His production in 2022 has been nothing short of sensational. Verlander has the most wins for the Astros with a week left in the season. He has a 1.82 ERA, 0.84 WHIP and 5.2 wins above replacement. More importantly for both Verlander and the Astros, is that he has played in 26 games and counting this season.

Whether Verlander remains with the Astros will likely depend on whether Houston is willing to spend. It is highly likely Verlander opts out of his player option following the strong 2022 campaign he has put together and looks for a bigger payday. Houston has shown it is not afraid to let key players walk in the offseason, so let’s take a look at a potential rotation with and without Verlander.

If the 39-year-old, who will be 40 by the time the 2023 regular season starts, stays with the Astros, he will undoubtedly be either the No. 1 or No. 2 pitcher in the rotation along with Framber Valdez, who is right behind Verlander in wins this season at 16. If Verlander leaves, Valdez should be the new Astros ace at No. 1.

Behind those two should be pitcher Lance McCullers Jr., who in seven games in 2022 has a 2.38 ERA and has cooled the concerns about his right flexor tendon strain being a long-term concern. He suffered the injury last postseason.

After those three, things begin to get interesting. Let’s say Houston opts to stay with a six-man rotation. The fourth starter could be Luis Garcia, who has a 3.90 ERA in 2022. The 25-year-old has shown he is more than a capable starter for the Astros.

The big question is if Hunter Brown can lock himself a spot in the rotation. Numbers wise, he makes a solid case to be more than Houston’s fifth starter as he has garnered 1.13 ERA through four appearances and two starts.

Brown’s starts have been against the Texas Rangers and Detroit Tigers, so there is a bit of a caveat there, but the upside undoubtedly should put him in the conversation for a starting role in 2023.

If Verlander leaves Houston, it should be more of a guarantee that a spot in the rotation as a starter for Brown is locked. Another factor in whether Brown is a starter could be if the Astros keep Dusty Baker as manager. Baker has shown at times he is willing to side with veterans over younger talent.

Other factors in Brown’s role will also be Jose Urquidy and Cristian Javier. Urquidy has a 3.88 ERA in 28 games, all of which have been starts. Javier has a 2.65 ERA in 29 appearances, 24 of which have been starts.

Javier’s role for the Astros the last couple of years has involved starting and coming out of the bullpen, but this season he has shown that he is a capable starter.

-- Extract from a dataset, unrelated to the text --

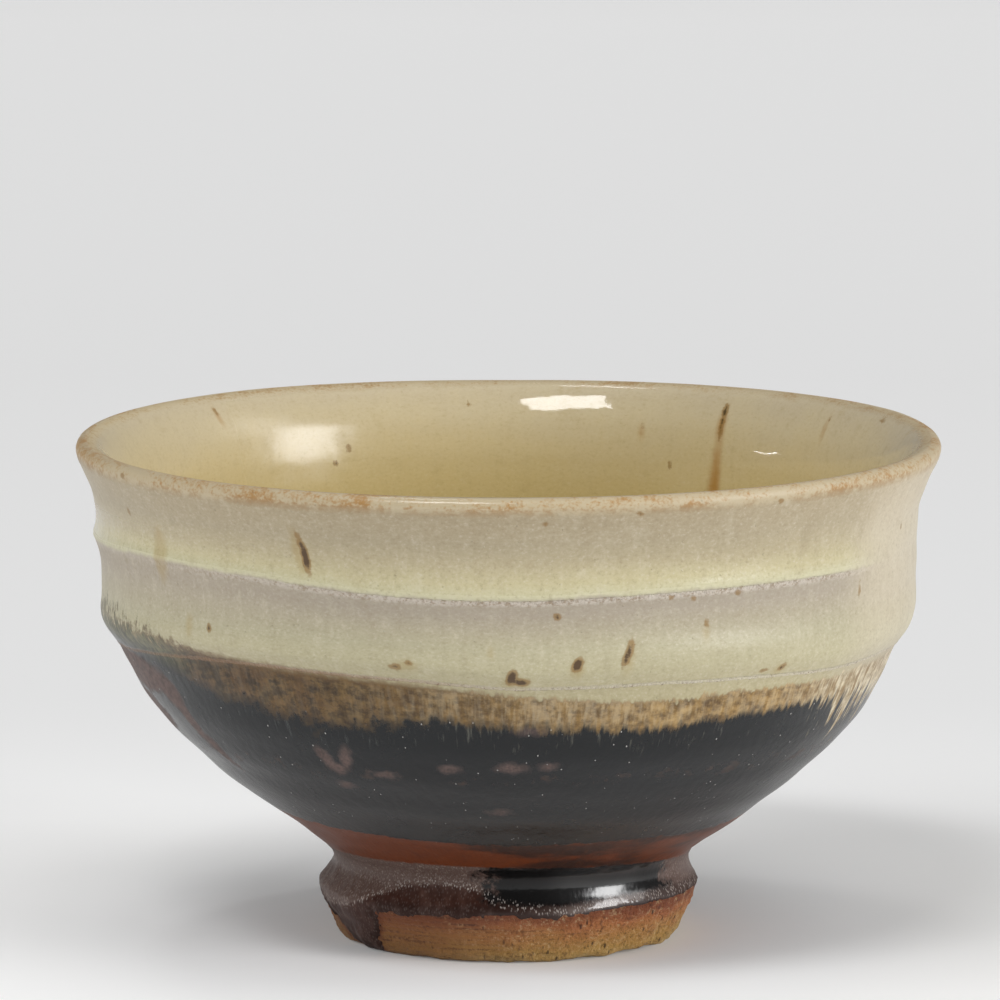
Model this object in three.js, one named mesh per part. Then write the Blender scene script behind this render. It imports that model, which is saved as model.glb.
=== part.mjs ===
// A hand-thrown stoneware tea bowl for whisked green tea, standing on a tall foot ring.
//
// The clay is two pieces, luted together before firing: the thrown bowl, and the foot ring under it. Three coats
// of glaze lie on the clay: a liner of ash glaze inside, the same ash glaze on the upper half outside, and a dark
// iron glaze on the lower half, which also runs over the joint between bowl and foot. The foot below its bead is
// bare clay. Each coat is a thin closed shell that follows the clay, BOND_GAP away from it.
//
// Units are millimetres, +Z is up, and the origin is the middle of the foot's resting face. A profile is a list
// of points (radius, height), and all profiles are revolved about Z and then pushed a little out of true by one
// shared function, so that neighbours keep their distance.

import * as THREE from "three";

// Driving dimensions.
const HEIGHT = 71;
const RIM_RADIUS = 61;
const FOOT_HEIGHT = 11;
const FLOOR_HEIGHT = 18;
const WALL = 5; // glaze to glaze, at the upper wall
const GLAZE = 0.7; // thickness of a coat on the wall
const POOL = 0.5; // how much thicker the liner lies on the floor of the well
const BOND_GAP = 0.3;
const STEPS_AROUND = 60;

// Heights and radii of the outside, glaze included.
const CREASE = { radius: 54.9, height: 42.4 }; // where the wall turns in towards the foot
const RIDGE = { radius: 58.4, height: 57.6 }; // the upper throwing ridge
const NECK_RADIUS = 25.3;
const BEAD = { radius: 26.7, height: 7.3 }; // the widest line of the foot ring
const RESTING_RADIUS = 22.7; // outer edge of the resting face
const RECESS_RADIUS = 16.4; // the hollow inside the foot ring
const LIP_TOP_RADIUS = RIM_RADIUS - 1.5;

const point = (radius, height) => new THREE.Vector2(radius, height);

// A smooth curve through a few points, with one more point halfway between each two of them.
const smooth = (...through) => new THREE.SplineCurve(through).getPoints(2 * (through.length - 1));

// The upper wall, from the crease up over the flared lip to its highest line.
const upperWall = smooth(
  point(CREASE.radius, CREASE.height),
  point(57.4, 47.5),
  point(RIDGE.radius, RIDGE.height),
  point(59.3, 65.6),
  point(RIM_RADIUS, HEIGHT - 1.2),
  point(LIP_TOP_RADIUS, HEIGHT),
);

// The lower wall, from the neck of the foot up to the crease.
const lowerWall = smooth(
  point(BEAD.radius - 0.9, BEAD.height + 1.4),
  point(NECK_RADIUS + 0.1, FOOT_HEIGHT + 0.6),
  point(34.5, 19.4),
  point(46.6, 29.3),
  point(CREASE.radius - 0.6, CREASE.height - 0.9),
);

// The inside, from the highest line of the lip down to the middle of the floor.
const insideWall = smooth(
  point(LIP_TOP_RADIUS - BOND_GAP, HEIGHT),
  point(RIM_RADIUS - 4.4, HEIGHT - 2.5),
  point(RIDGE.radius - WALL, RIDGE.height + 1),
  point(51.6, 45),
  point(42, 31),
  point(24, 21.4),
  point(0, FLOOR_HEIGHT),
);

// Moves each point of a path to its left by a depth, which may change along the path. The middle of the floor and
// the highest line of the lip move straight down.
function inset(path, depthAt) {
  return path.map((here, i) => {
    const before = path[Math.max(i - 1, 0)];
    const after = path[Math.min(i + 1, path.length - 1)];
    const along = after.clone().sub(before).normalize();
    const facesUp = here.x === 0 || here.y === HEIGHT;
    const left = facesUp ? point(0, -1) : point(-along.y, along.x);
    return here.clone().addScaledVector(left, depthAt(here));
  });
}

// The liner thickens from the wall's thickness to the pool's over the lowest part of the well.
function linerThickness({ y: height }) {
  const depth = (FLOOR_HEIGHT + 12 - height) / 12;
  return GLAZE + POOL * THREE.MathUtils.clamp(depth, 0, 1);
}

const coatThickness = () => GLAZE;
const clayUnderCoat = (p) => coatThickness(p) + BOND_GAP;
const clayUnderLiner = (p) => linerThickness(p) + BOND_GAP;

// How far the hand-thrown lines rise above their level, in millimetres, at an angle in degrees about +Z.
const hump = (angle, centre, width) => Math.exp(-(((angle - centre) / width) ** 2));
const creaseRise = (angle) => 2.6 * hump(angle, -123, 34) + 1.2 * hump(angle, -70, 22);
const ridgeRise = (angle) => 1.1 * hump(angle, -135, 15) - 1.4 * hump(angle, -90, 24);

// Pushes one vertex of a revolved piece out of true. The foot and the lip stay level.
function handThrown(vertex) {
  const angle = THREE.MathUtils.radToDeg(Math.atan2(vertex.y, vertex.x));
  const creaseShare = hump(vertex.z, CREASE.height + 1, 8);
  const ridgeShare = hump(vertex.z, RIDGE.height, 5);
  vertex.z += creaseRise(angle) * creaseShare + ridgeRise(angle) * ridgeShare;
  return vertex;
}

// A closed outline (or one that starts and ends on the axis) revolved about Z.
function revolved(name, outline, material) {
  const geometry = new THREE.LatheGeometry(outline, STEPS_AROUND);
  geometry.rotateX(Math.PI / 2);
  const places = geometry.getAttribute("position");
  const vertex = new THREE.Vector3();
  for (let i = 0; i < places.count; i++) {
    vertex.fromBufferAttribute(places, i);
    handThrown(vertex);
    places.setXYZ(i, vertex.x, vertex.y, vertex.z);
  }
  geometry.computeVertexNormals();
  const mesh = new THREE.Mesh(geometry, material);
  mesh.name = name;
  return mesh;
}

// A coat of glaze: its outer face is the path, and its inner face lies one thickness behind.
function coat(name, path, thickness, material) {
  const behind = inset(path, thickness).reverse();
  return revolved(name, [...path, ...behind, path[0]], material);
}

// The thrown bowl: clay under the outside coats, under the lip and under the liner, with a flat underside.
function clayBowl(material) {
  const joint = FOOT_HEIGHT + BOND_GAP;
  const lower = inset(lowerWall, clayUnderCoat).filter((p) => p.y > joint + 0.5);
  const upper = inset(upperWall.slice(1, -1), clayUnderCoat);
  const inside = inset(insideWall.slice(1), clayUnderLiner);
  const seat = NECK_RADIUS - GLAZE - BOND_GAP;
  const lip = point(LIP_TOP_RADIUS, HEIGHT - GLAZE - BOND_GAP - 0.2);
  return revolved("clay_bowl", [point(0, joint), point(seat, joint), ...lower, ...upper, lip, ...inside], material);
}

// The foot ring, with its bead, tapering to the resting face, and hollow in the middle.
function footRing(material) {
  const seat = NECK_RADIUS - GLAZE - BOND_GAP;
  const outline = [
    point(RECESS_RADIUS, FOOT_HEIGHT),
    point(RECESS_RADIUS + 0.3, 2),
    point(RECESS_RADIUS + 1.4, 0),
    point(RESTING_RADIUS, 0),
    point(RESTING_RADIUS + 0.8, 0.6),
    point(BEAD.radius - 1.1, 4),
    point(BEAD.radius, BEAD.height - 0.3),
    point(BEAD.radius - 0.2, BEAD.height + 0.4),
    point(seat + 0.5, BEAD.height + 0.9),
    point(seat, BEAD.height + 1.6),
    point(seat, FOOT_HEIGHT),
    point(RECESS_RADIUS, FOOT_HEIGHT),
  ];
  return revolved("foot_ring", outline, material);
}

const bareClay = new THREE.MeshStandardMaterial({ color: 0x9a6a3c, roughness: 0.85, metalness: 0 });
const ashLiner = new THREE.MeshStandardMaterial({ color: 0xb5a878, roughness: 0.15, metalness: 0 });
const ashCoat = new THREE.MeshStandardMaterial({ color: 0xc4b995, roughness: 0.35, metalness: 0 });
const ironCoat = new THREE.MeshStandardMaterial({ color: 0x2a2725, roughness: 0.3, metalness: 0 });

const bowl = new THREE.Group();
bowl.add(
  clayBowl(bareClay),
  footRing(bareClay),
  coat("ash_glaze_liner", insideWall, linerThickness, ashLiner),
  coat("ash_glaze_outside", upperWall, coatThickness, ashCoat),
  coat("iron_glaze_outside", lowerWall, coatThickness, ironCoat),
);

export default bowl;
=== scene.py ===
import math
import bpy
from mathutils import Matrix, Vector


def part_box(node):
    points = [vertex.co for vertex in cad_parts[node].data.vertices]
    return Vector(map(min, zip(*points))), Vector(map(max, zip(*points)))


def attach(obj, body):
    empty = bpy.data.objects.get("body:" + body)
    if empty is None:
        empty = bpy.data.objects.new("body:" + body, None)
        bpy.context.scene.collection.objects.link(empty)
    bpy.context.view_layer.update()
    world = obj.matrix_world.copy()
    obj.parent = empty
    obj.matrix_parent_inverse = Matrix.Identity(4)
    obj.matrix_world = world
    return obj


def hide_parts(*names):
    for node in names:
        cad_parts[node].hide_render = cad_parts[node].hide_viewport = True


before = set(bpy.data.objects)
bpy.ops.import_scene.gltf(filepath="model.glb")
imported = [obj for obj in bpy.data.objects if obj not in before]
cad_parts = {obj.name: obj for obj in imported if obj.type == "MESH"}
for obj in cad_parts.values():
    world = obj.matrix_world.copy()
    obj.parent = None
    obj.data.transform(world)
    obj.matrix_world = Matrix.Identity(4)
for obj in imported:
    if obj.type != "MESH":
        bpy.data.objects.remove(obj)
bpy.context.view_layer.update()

from types import SimpleNamespace

import bpy
import numpy as np
from mathutils import Vector

# A hand-thrown stoneware tea bowl. Its clay body, foot ring and three coats of glaze are pieces of one
# surface of revolution, which is then pushed out of true as a thrown pot is. Lengths are in millimetres until
# a mesh is made. Angles are degrees about +Z: the front, which faces the camera, is -90, and the bowl's right
# side is 0.

MM = 0.001


def size_mm(node):
    """Half the width, the lowest and the highest level of a CAD node, in millimetres."""
    low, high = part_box(node)
    return (high.x - low.x) / 2 / MM, low.z / MM, high.z / MM


RIM_RADIUS, _, HEIGHT = size_mm("ash_glaze_outside")
BEAD_RADIUS, _, FOOT_TOP = size_mm("foot_ring")
FLOOR = 18.0  # level of the well's floor
CREASE = 42.3  # level of the crease, before it is pushed out of true
RIDGE = 57.5  # level of the upper throwing ridge, likewise
BEAD = 7.4  # level of the foot's widest line
RECESS_RADIUS = 16.5
WALL_RADIUS = 57  # a round number for the wall's radius, which lumps are measured at
LONGEST_PATH = 220  # more than the length of the whole section
COLUMNS = 768  # steps around, a number that halves many times
HIDDEN_COLUMNS = 192  # steps around where glaze covers the clay
SMALLEST_STEP = 0.2  # where a ring's steps get smaller than this, its number of steps halves


# ----------------------------------------------------------------------------
# The section: one path from the middle of the well, over the lip, down to the foot and up into its hollow.

WELL = [
    (0, FLOOR), (12, 18.6), (22, 20.8), (31, 24.2), (38.5, 28.6), (44.6, 34), (49, 40.2), (51.6, 46.4),
    (52.7, 52.5), (53.3, 58), (53.9, 62.4), (54.8, 65.6), (56.2, 68.2), (57.9, HEIGHT - 0.7), (59.6, HEIGHT)]
UPPER_WALL = [
    (59.6, HEIGHT), (60.5, HEIGHT - 0.3), (RIM_RADIUS - 0.05, HEIGHT - 1), (60.8, HEIGHT - 2.3), (60.1, 67.2),
    (59.2, 65.2), (58.5, 63.2), (58.05, 61.2), (57.85, 59.2), (57.75, RIDGE), (57.45, 54.6), (57.25, 51.8),
    (57.4, 48.8), (57.5, 47.2), (57.2, 45.4), (56.3, 43.7), (54.95, CREASE)]
LOWER_WALL = [
    (54.95, CREASE), (53.8, 39.9), (52.4, 37), (50.8, 34.2), (49, 31.8), (45.3, 27.9), (40.9, 23.9),
    (35.4, 19.9), (30.2, 16.2), (27.3, 14.1), (25.7, 12.7), (25.2, 11.5), (25.3, 10.2), (25.8, 8.9),
    (BEAD_RADIUS, BEAD)]
FOOT = [(BEAD_RADIUS, BEAD), (26.3, 5.8), (25.4, 3.9), (24.5, 1.8), (23.8, 0.4), (22.9, 0)]
RESTING_FACE = [(22.8, 0), (20, 0), (17.8, 0)]
RECESS = [(17.8, 0), (17, 0.8), (16.7, 2.5), (RECESS_RADIUS, 6), (16.4, 9.3), (15.8, 10.7), (14.4, 11.3)]
RECESS_CEILING = [(14.4, 11.3), (10, 11.2), (5, 11), (2, 10.7), (0, 10.3)]


def smooth(points, step=0.02):
    """A smooth path through (radius, level) points, as many short straight steps."""
    points = np.array(points, float)
    knots = np.concatenate([[0], np.cumsum(np.hypot(*np.diff(points, axis=0).T))])
    slopes = np.gradient(points, knots, axis=0)
    at = np.linspace(0, knots[-1], int(knots[-1] / step) + 2)
    k = np.clip(np.searchsorted(knots, at, side="right") - 1, 0, len(knots) - 2)
    span = (knots[k + 1] - knots[k])[:, None]
    u = (at - knots[k])[:, None] / span
    return ((1 + 2 * u) * (1 - u) ** 2 * points[k] + u * (1 - u) ** 2 * span * slopes[k]
            + u * u * (3 - 2 * u) * points[k + 1] - u * u * (1 - u) * span * slopes[k + 1])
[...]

Based on this season’s play, Javier should have the edge for a starting spot, which leaves the question, what should the Astros do with Urquidy?

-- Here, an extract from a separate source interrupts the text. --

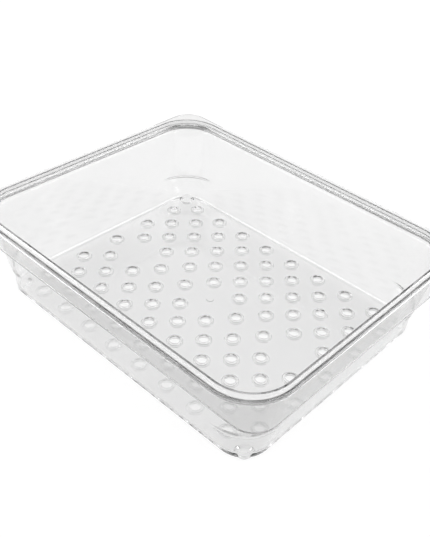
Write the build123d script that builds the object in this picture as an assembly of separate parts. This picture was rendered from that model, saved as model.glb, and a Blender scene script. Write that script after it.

If Verlander walks, and Houston opts to keep a six-man rotation, then he just slides in and becomes starter No. 6. If Verlander stays, then is he willing to accept a role out of the bullpen, or do the Astros continue to use Brown out of the bullpen? Over the course of the season, both Brown and Urquidy will undoubtedly have chances to start throughout 2023.

Because of the long grind of an MLB schedule, the Astros should not trade whoever doesn’t get a starting role if Verlander stays, but how likely is it that it is even a problem for Houston? Regardless of who leaves or stays, the Astros should also continue with a six-man rotation because over the course of 162 games, it is what is best for your starters.

If the Astros bring back general manager James Click, based on how the Astros have seen players like George Springer and Carlos Correa walk in the past under his leadership, it is likely Verlander leaves Houston, but at the same time, many didn’t believe he was going to be back at all for 2022.

One thing is for sure, the Astros have a great problem to have. So many starting pitcher candidates, many of whom can be under team control for several years. So even if Verlander walks, an unforeseen injury happens, or a player ends up being disgruntled, Houston has more than enough flexibility to remain among the American Leagues’s best.